Robert Nardelli's first three years as chief executive of Home Depot were painful. Overzealous cutbacks in inventory led to out-of-stock items. Customers complained about poor service. By the end of 2003, investors had sent Home Depot's stock tumbling 13%.
Still, Nardelli stuck to his vision for Home Depot's comeback: bank on aging baby boomers sprucing up their empty nests, renovate outdated stores, expand into international markets such as Mexico, add high-margin appliances, and roll out installation services.
Now Nardelli's gritty determination is paying off. In the third quarter, sales jumped 13.1%, to $18.8 billion. Home Depot has raised 2004 profit growth goals to 19% to 20%, from 10% to 14% at the start of the year. "Facts are friendly," says Nardelli. Although the company must still fend off inroads from archrival Lowe's, for now Nardelli has Home Depot humming like a powerful profit generator.
On Nov. 15, the troubles of the U.S. pension system doubled. That's when the Pension Benefit Guaranty Corp., a government-backed insurer of private pension plans, announced that its deficit had jumped from $11.2 billion last year to $23.3 billion, due largely to trouble at airline pension plans. Several lawmakers quickly called for a legislative fix in 2005. Among the reforms that experts are hoping to see: new tax rules that allow companies to contribute more in good times without penalty, more transparent and accurate reporting, penalties for plans that are underfunded, and more conservative investing by fund managers. PBGC Executive Director Bradley Belt last month warned that taxpayers could face a bailout of the pension system akin to the savings and loan rescue of the late 1980s.
Since navigating its turbulent initial public offering in August, Google's (GOOG) stock has seemingly defied gravity. So far, the release of millions of shares to public markets has made only minor dents in Google's stock price. On Nov. 16, the lockups expired on 39 million shares held by Google employees and investors -- a deadline that some analysts feared would hammer shares in the search giant. But Google's stock sank a mild 6%, to $173 -- still 104% above its IPO price of $85. Even so, the danger to this buoyant stock isn't over yet: In February, employees and investors will be free to trade an additional 177 million shares now locked up.

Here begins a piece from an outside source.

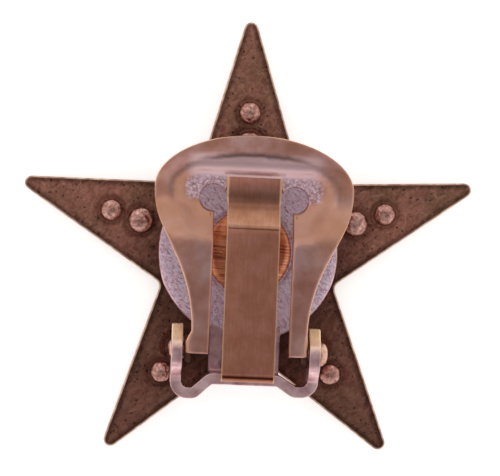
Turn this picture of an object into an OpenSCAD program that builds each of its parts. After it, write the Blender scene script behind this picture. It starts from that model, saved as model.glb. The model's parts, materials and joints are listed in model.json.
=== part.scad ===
// Star-shaped clip-on earring, lying face down with its clip upwards.
// X runs across the star, Y towards its top tip, and Z up from the surface it lies on.
// The origin is the middle of the whole outline, level with the tops of the front stud heads.

/* [Star plate] */
// Distance from the star's centre to the end of each arm
star_r = 15; // [12.5:0.5:20]
// Distance from the star's centre to each inner corner
notch_r = 5.8; // [5.2:0.1:7]
// Thickness of the plate
plate_t = 1; // [0.8:0.1:1.6]
// Rounding radius of the arm ends
tip_round = 0.45; // [0.2:0.05:0.8]
// Rounding radius of the inner corners
notch_round = 0.5; // [0.2:0.05:1]

/* [Studs] */
// Distance from the star's centre to the inner studs
inner_ring_r = 7.2; // [7.1:0.1:7.6]
// Distance from the inner studs to the outer studs along each arm
stud_pitch = 2; // [2:0.1:2.6]
// Radius of the inner studs' front heads
inner_head_r = 1.1; // [0.8:0.05:1.1]
// Radius of the outer studs' front heads
outer_head_r = 0.85; // [0.6:0.05:0.85]
// Height of the front heads
head_h = 0.6; // [0.4:0.05:0.9]
// Radius of the inner studs' peened tails
inner_tail_r = 0.9; // [0.7:0.05:0.95]
// Radius of the outer studs' peened tails
outer_tail_r = 0.77; // [0.6:0.05:0.85]
// Height of the peened tails above the plate's back
tail_h = 0.5; // [0.3:0.05:0.6]
// Depth of the countersink that each tail sits in
sink_depth = 0.3; // [0.15:0.05:0.5]
// Gap between a tail and the wall of its countersink
sink_gap = 0.28; // [0.2:0.02:0.35]
// Radius of the stud shanks
stud_shank_r = 0.5; // [0.35:0.05:0.6]

/* [Clip placement] */
// How far the clip leans to the right of the star's upright, in degrees
clip_lean = 1.5; // [0:0.1:3]
// How far the clip's disc sits above the star's centre
disc_rise = 0.33; // [0:0.03:0.33]

/* [Clip base] */
// Thickness of the solder between the star and the clip
solder_t = 0.1; // [0.05:0.05:0.2]
// Thickness of the base's sheet
base_t = 0.7; // [0.5:0.05:0.8]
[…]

The bad news doesn't stop at Fannie Mae (FNM). On Nov. 15, Fannie said it may have to report a $9 billion loss if required to restate results back to 2001. In September, the Office of Federal Housing Enterprise Oversight concluded that the housing finance giant failed to account properly for derivatives used to hedge interest-rate risk. The regulator argued that Fannie must deduct any losses in the value of those derivatives from its earnings. If the Securities & Exchange Commission requires a restatement, Fannie's capital would decline by $9 billion, forcing it to issue stock, sell mortgages from its portfolio, or pare debt. Fannie also missed a deadline for filing third-quarter results because its auditor, KPMG, can't complete its review until the SEC finishes its investigation.
SBC Communications (SBC) moved closer toward launching TV service on Nov. 17 by agreeing to pay $400 million to Microsoft (MSFT) over 10 years for technology to deliver video over broadband pipes. The deal should help SBC battle cable operators muscling in on its telephone turf. It's also a win for Microsoft's TV biz. The service, which will allow customers to choose from thousands of TV shows on demand, will launch by late 2005. SBC expects to make it available to 18 million households by the end of 2007.
-- The founders of PBHG Funds agreed to pay $160 million to settle charges of improper trading.
-- Philips Electronics (PHG) will write off $753 million for its health-care unit MedQuist.
-- Wal-Mart Stores' (WMT) third-quarter net income rose 12.7% on a sales gain of 9.7%.
Finally, some good news for Martha Stewart Living Omnimedia (MSO): The $11 billion Kmart-Sears (S) merger gives it a much bigger retail reach. The prospect of Sears customers snapping up Martha Stewart Everyday gear sent MSO shares up 6.3%, to $18.49.